Houve um tempo em que o meio ambiente era mais inteiro. Houve um tempo também em que os pobres não eram assim tão pobres. Naquele tempo, o meio ambiente e os pobres ainda não haviam se tornado personagens centrais do debate público sobre a vida na cidade, que crescia tratando-os como apêndices ou peças de um jogo adiado.

Enquanto isso os pobres cumpriam a sua saga, por um lado, condenados pela Lei da Gravidade a ocuparem algum lugar no espaço e, por outro, condenados à exclusão territorial por uma lei clássica da economia que, aplicada ao mercado imobiliário, seleciona quem pode ou não pode entrar na cidadela urbana formal. A relativa abundância e marginalidade econômica dos recursos naturais tornava-os desvalorizados e, já que não valiam muito mesmo, não importava a sua apropriação, mesmo que precária, pelos pobres. Esquecidos das políticas sociais, os pobres acabaram por ocupar os lugares esquecidos da geografia da cidade. E demorou para que as favelas e os elementos da natureza deixassem de ser apenas manchas nos mapas das cidades, passando a fazer sentido para a representação cartográfica da geografia urbana.

Mas a valorização imobiliária acompanhou o imaginário e o juízo de valor que fazíamos sobre a natureza e a paisagem. Assim, os pobres foram se tornando um empecilho numa certa geografia urbana e o seu combate com o meio ambiente foi se tornando comum nas cidades brasileiras. Em Maceió, esse combate se instalou nos grotões com vocação ambiental; em Boa Vista, nas pequenas lagoas sujeitas a inundações; em Porto Velho, nas barrancas do Rio Madeira; em Macapá, nas ressacas do Rio Amazonas ocupadas por casebres; em Manaus, nos igarapés ocupados por palafitas; no Recife, nas ribeiras e manguezais ocupados pelos mocambos; em Salvador, nos alagados da Baia de Todos os Santos; no Rio de Janeiro, nas encostas de florestas por onde foram subindo as favelas; em São Paulo, nas áreas de mananciais ocupadas por assentamentos irregulares; em Curitiba, nas margens dos cursos d´água na fronteira com outros municípios.

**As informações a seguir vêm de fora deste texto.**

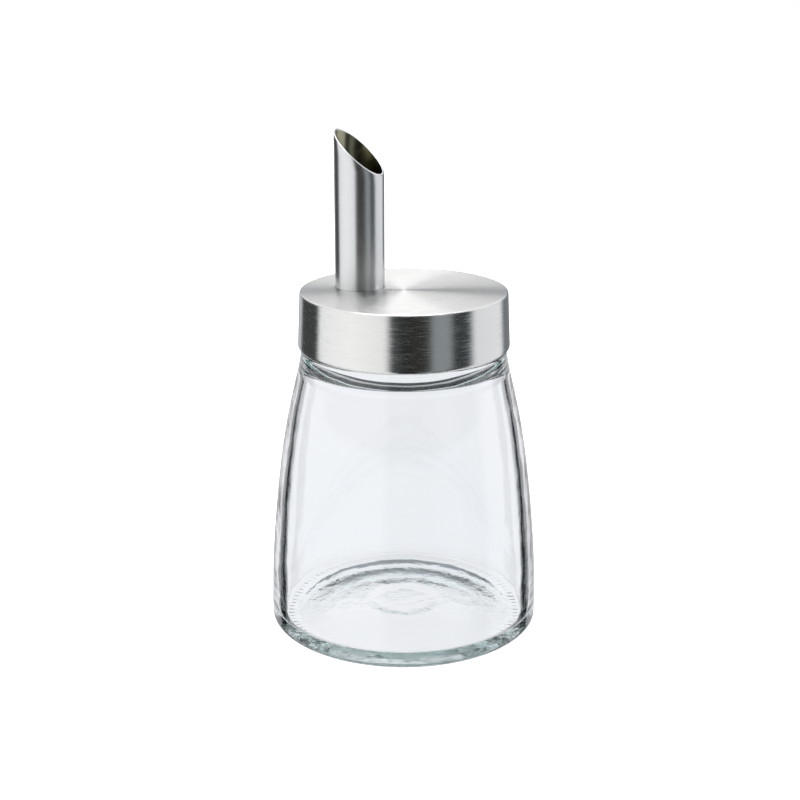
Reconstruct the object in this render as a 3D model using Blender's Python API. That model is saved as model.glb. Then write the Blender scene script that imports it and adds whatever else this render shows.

Dessa estranha modelagem urbanística não escapou nem Brasília, onde o combate se estabeleceu nas margens do Lago Paranoá, de onde uma favela acabou sendo removida. Pelo país afora também foi se tornando comum a presença de favelas nos lixões, que celebrizaram a figura dos catadores a nos dar as primeiras lições de reciclagem, cuja bandeira a classe média e o mundo empresarial hoje empunham com entusiasmo. Da reciclagem passamos à logística reversa.

Em muitas cidades brasileiras esse combate produziu batalhas históricas e são as áreas nobres que despertam o debate sobre a remoção. O histórico prédio de 11 andares erguido na favela da Rocinha reanimou a palavra de ordem do Basta! Afinal não se tratava mais de uma ocupação de quem buscava resolver por conta própria o seu problema de moradia, mas da narcoindústria imobiliária em expansão.

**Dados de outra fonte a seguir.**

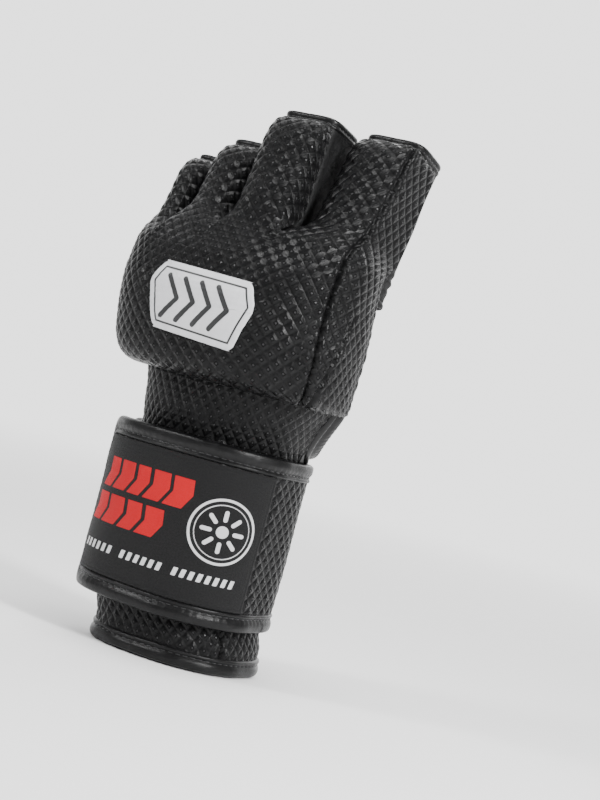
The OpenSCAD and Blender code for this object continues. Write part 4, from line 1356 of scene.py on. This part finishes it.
def emblem():
    """Printed mark in the middle of the knuckle pad, with notches."""
    outline = smooth_path(rounded(EMBLEM_OUTLINE, 3.2), 0.55, closed=True)
    rings = np.concatenate([np.linspace(0.004, 0.9, 44), [0.93, 0.96, 0.985, 1.0]])
    xy = outline[None] * rings[:, None, None]
    x, y = xy[..., 0], xy[..., 1]
    angs = np.linspace(-70, 60, 500)
    arcs = run_length(pad_pt(150, 0.6, angs))
    arcs -= np.interp(EMBLEM_A, angs, arcs)
    ang = np.interp(x, arcs, angs)
    z = EMBLEM_Z + y
    flat = pad_pt(z, 0.0, ang)
    soft = waves(flat)
    out = pad_pt(z, 1.0, ang) - flat
    lift = 0.62 + 0.16 * np.sin(x * 1.37 + y * 1.37) * np.sin(x * 1.37 - y * 1.37) * 0.5
    lift = lift + soft
    lift[-1] = soft[-1] + 0.15
    P = flat + out * lift[..., None]
    face = sheet_part(P[::-1], 0, pattern_at(x, y)[::-1], wrap_c=True, flip=True)
    obj = build("knuckle_emblem_print", face, [M_EMBLEM], "emblem_print", "hand",
                replaces=("knuckle_emblem",))
    x, y = x[::-1].ravel(), y[::-1].ravel()
    inner = polygon_distance(x, y, EMBLEM_OUTLINE)
    dark = np.abs(inner + 3.0) - 0.42
    for dx in (-13.0, -4.5, 4.0, 12.5):
        chevron = [(dx - 3.5, 9.2), (dx + 3.2, 0.4), (dx - 3.5, -8.6)]
        dark = np.minimum(dark, np.maximum(line_distance(x, y, chevron, 1.15), inner + 4.6))
    set_marks(obj, (dark,))


emblem()


# ---------------------------------------------------------------- finger sleeves
SLEEVE_D, SLEEVE_INSET, SLEEVE_N = 13.5, 0.9, 4.5     # half depth, distance from the pad's sides, power
# Sections of the rims: (distance along the finger, depth below the face), RIM's from the sleeve's end
LOWER_RIM = ((-7.9, 1.75), (-9.3, 1.8), (-9.9, 1.2), (-10.1, 0.4), (-9.7, -0.25), (-9.0, -0.45), (-8.2, -0.4),
             (-7.6, -0.1), (-7.3, 0.3))
RIM = ((-4.6, 0.2), (-4.2, -0.28), (-3.6, -0.42), (-3.0, -0.2), (-2.6, 0.0), (-2.1, -0.28), (-1.2, -0.42),
       (-0.4, -0.2), (0, 0.45), (-0.1, 1.2), (-0.9, 1.65), (-2.6, 1.75), (-4.4, 1.6))


def sleeve(f):
    """Tube of plain leather round one finger, with its bound rim and its lining."""
    n, end = f["name"], f["length"]
    hw = (f["x1"] - f["x0"] - GAP) / 2 - SLEEVE_INSET
    t = np.linspace(0, 2 * math.pi, 1440, endpoint=False)
    u, v = (np.append(side, side[0]) for side in (spow(np.sin(t), SLEEVE_N), spow(np.cos(t), SLEEVE_N)))
    length = run_length(np.stack([hw * u, SLEEVE_D * v], 1))
    at = np.linspace(0, length[-1], 150, endpoint=False)
    u, v = np.interp(at, length, u), np.interp(at, length, v)

    def ring(s, shrink):
        return finger_pt(f, s, f["xm"] + (hw - shrink) * u, (SLEEVE_D - shrink) * v)

    s_rows = np.concatenate([np.arange(-9.0, end - 4.2, 0.9), [end - 4.1]])
    P = np.array([ring(s, 0.0) for s in s_rows])
    p, q = np.broadcast_arrays(at[None, :], s_rows[:, None])
    crease = np.exp(-((q - 2) / 5) ** 2)
    palm_side = np.clip(-(P - hinge_of(f)) @ f["out"] / 8, 0, 1)
    h = waves(P, 0.22) + 0.45 * crease * palm_side * np.sin(q * 1.35 + np.sin(p / 7)) \
        + 0.12 * np.sin(p / 3.1 + q / 9) * np.clip((q - 10) / 20, 0, 1)
    h *= np.clip((end - 4.1 - q) / 3, 0, 1)
    P = raised(P, h, True)
    lower = np.array([ring(s, k) for s, k in LOWER_RIM])
    lower_pq = pattern_at(at[None, :], np.arange(float(len(LOWER_RIM)))[:, None])
    fold = ("hand", n + "_stall", hinge_of(f) - f["along"] * 9.5, hinge_of(f) + f["along"] * 13.0)
    build(n + "_sleeve_leather", [sheet_part(P, 0, pattern_at(p, q), wrap_c=True),
                                  sheet_part(lower, 0, lower_pq, wrap_c=True)],
          [M_SLEEVE], "sleeve_leather", bend=fold, replaces=(n + "_sleeve",), padded=0.2)

    along = np.array([end + s for s, _ in RIM])
    G = np.array([ring(s, k) for s, (_, k) in zip(along, RIM)])
    sag = 0.3 * np.sin(at / 9.0 + f["xm"])
    G = G + f["along"] * (sag[None, :, None] * np.linspace(0, 1, len(RIM))[:, None, None] * 0.6 - 0.2)
    line, out = ring(end - 2.6, 0.05), ring(end - 2.6, -0.95)
    seam = stitch_line(line - f["along"] * 0.2, out - line, 1, pitch=2.9, length=2.0, closed=True)
    build(n + "_sleeve_rim", [sheet_part(G, 0, pattern_at(at[None, :], along[:, None]), wrap_c=True), seam],
          *BOUND, n + "_stall", replaces=(n + "_sleeve_hem",), padded=0.3)

    s_rows = np.concatenate([np.arange(-8.0, end - 3.4, 1.5), [end - 3.2]])
    L = np.array([ring(s, 1.9) for s in s_rows])
    p, q = np.broadcast_arrays(at[None, :], s_rows[:, None])
    L = L - normals(L, True) * (0.15 + 0.3 * np.sin(p / 6) ** 2 * np.sin(q / 5) ** 2)[..., None]
    build(n + "_sleeve_lining", sheet_part(L, 0, pattern_at(p, q), wrap_c=True, flip=True), [M_LINING],
          "lining_fabric", bend=fold, replaces=(n + "_lining",))


for f in FINGERS:
    sleeve(f)


# ---------------------------------------------------------------- stage, light
BEHIND = (-0.5, 0.866, 0.0)     # side of the studio behind the glove, which is the brightest


def studio_level(tree, direction):
    """Brightness of the studio's walls in a direction."""
    return tree.span(tree.dot(direction, BEHIND), 0.35, 0.95, 0.5, 2.4)


def stage():
    """Pale floor; far from the glove it takes on the walls' own brightness, so that no horizon shows."""
    mat = bpy.data.materials.new("studio_floor")
    tree = Nodes(mat)
    bsdf = tree.nodes["Principled BSDF"]
    bsdf.inputs["Base Color"].default_value = (0.93, 0.93, 0.93, 1)
    bsdf.inputs["Roughness"].default_value = 0.85
    bsdf.inputs["Specular IOR Level"].default_value = 0.1
    here = tree.new("TexCoord").outputs["Object"]
    far = tree.span(tree.vector("LENGTH", here, output="Value"), 0.25, 1.6)
    wall, mix = tree.new("Emission"), tree.new("MixShader")
    tree.put(wall.inputs["Strength"], studio_level(tree, tree.vector("NORMALIZE", here)))
    for socket, value in zip(mix.inputs, (far, bsdf.outputs[0], wall.outputs[0])):
        tree.put(socket, value)
    tree.put(tree.nodes["Material Output"].inputs["Surface"], mix.outputs[0])
    mesh = bpy.data.meshes.new("floor")
    size = 9.0
    corners = [(-size, -size, 0), (size, -size, 0), (size, size, 0), (-size, size, 0)]
    mesh.from_pydata(corners, [], [(0, 1, 2, 3)])
    floor = bpy.data.objects.new("floor", mesh)
    mesh.materials.append(mat)
    bpy.context.scene.collection.objects.link(floor)
    floor.location.z = -0.0003


def area_light(name, position, target, size, power):
    data = bpy.data.lights.new(name, "AREA")
    data.shape = "RECTANGLE"
    data.size, data.size_y = size
    data.energy = power
    light = bpy.data.objects.new(name, data)
    position, target = Vector(position), Vector(target)
    light.location = position
    light.rotation_euler = (target - position).to_track_quat("-Z", "Y").to_euler()
    bpy.context.scene.collection.objects.link(light)


def lighting():
    world = bpy.data.worlds.new("studio")
    bpy.context.scene.world = world
    tree = Nodes(world)
    background = tree.nodes["Background"]
    background.inputs["Color"].default_value = (1, 1, 1, 1)
    tree.put(background.inputs["Strength"], studio_level(tree, tree.new("TexCoord").outputs["Generated"]))
    middle = (0, 0, 0.13)
    area_light("key", (-0.62, -0.85, 0.85), middle, (0.25, 0.25), 9.5)
    area_light("side", (0.98, -0.30, 0.62), middle, (0.2, 0.45), 20)
    area_light("back", (-0.15, 1.0, 0.75), middle, (0.7, 0.4), 5)
    area_light("top", (0.1, -0.15, 1.25), middle, (0.4, 0.4), 8.5)


stage()
lighting()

O desafio parece diabólico, pois não há muitas saídas para as favelas brasileiras. O aprendizado político, profissional e popular hoje sobre o assunto é grande e consistente. Os discursos fáceis ou tendenciosos, absolutamente pró ou contra a remoção ou a permanência das favelas em qualquer caso, não se sustentam. Remoções irrestritas seriam um rastilho de pólvora de desdobramentos imprevisíveis. Afinal, teria a famosa Cidade de Deus, construída no Rio de Janeiro para abrigar população ex-favelada, se tornado de fato um lugar divino? Por outro lado, não se pode ignorar o fato urbanístico e social em que se transformaram as favelas.

Dito isto, é preciso apostar na combinação de políticas para um armistício que possa reverter as tendências atuais. O simples crescimento vegetativo da população, num quadro de persistência dos fatores indutores da pobreza, por si só, tenderá a pressionar o crescimento das favelas. Um desadensamento cirúrgico de algumas delas, a partir de metas de densidade, poderia ser bem-vindo, mediante transferências negociadas, caso a caso, com alguns moradores, não necessariamente para soluções do tipo “conjuntos”. Esse desadensamento teria que ser imediatamente sucedido por novos espaços públicos, melhorias habitacionais, saneamento, acessibilidade, arborização, equipamentos sociais e investimentos diretos nas pessoas. Nos morros cariocas, esse cenário futuro poderia lembrar o atual Morro da Conceição ou mesmo o bairro de Alfama, em Lisboa.

A permanência dos governos nesses lugares poderia melhorar a sociabilidade. O retorno da natureza poderia melhorar a qualidade do ambiente urbano e, em cidades como o Rio de janeiro, contribuir para afirmar um discurso de identidade ambiental que poucas cidades no mundo podem fazer.

Por fim, só o Carnaval é capaz de revelar a energia produtiva represada nas favelas e jamais intuída para tornar a vida das comunidades algo que vá além do orgulho sofrido com a sobrevivência cotidiana e além das comemorações de ocasião. É no Carnaval também que o Sambódromo se torna um Rio de gente, inclusive de alguns detratores das favelas. Mas isto é outra história, pois, nessa hora, o que vale mesmo a pena é ver o enredo de uma escola de samba exaltar a natureza.


Publicado na Seção de Opinião do Jornal do Commercio, de 17 de Abril de 2006, p. A-15.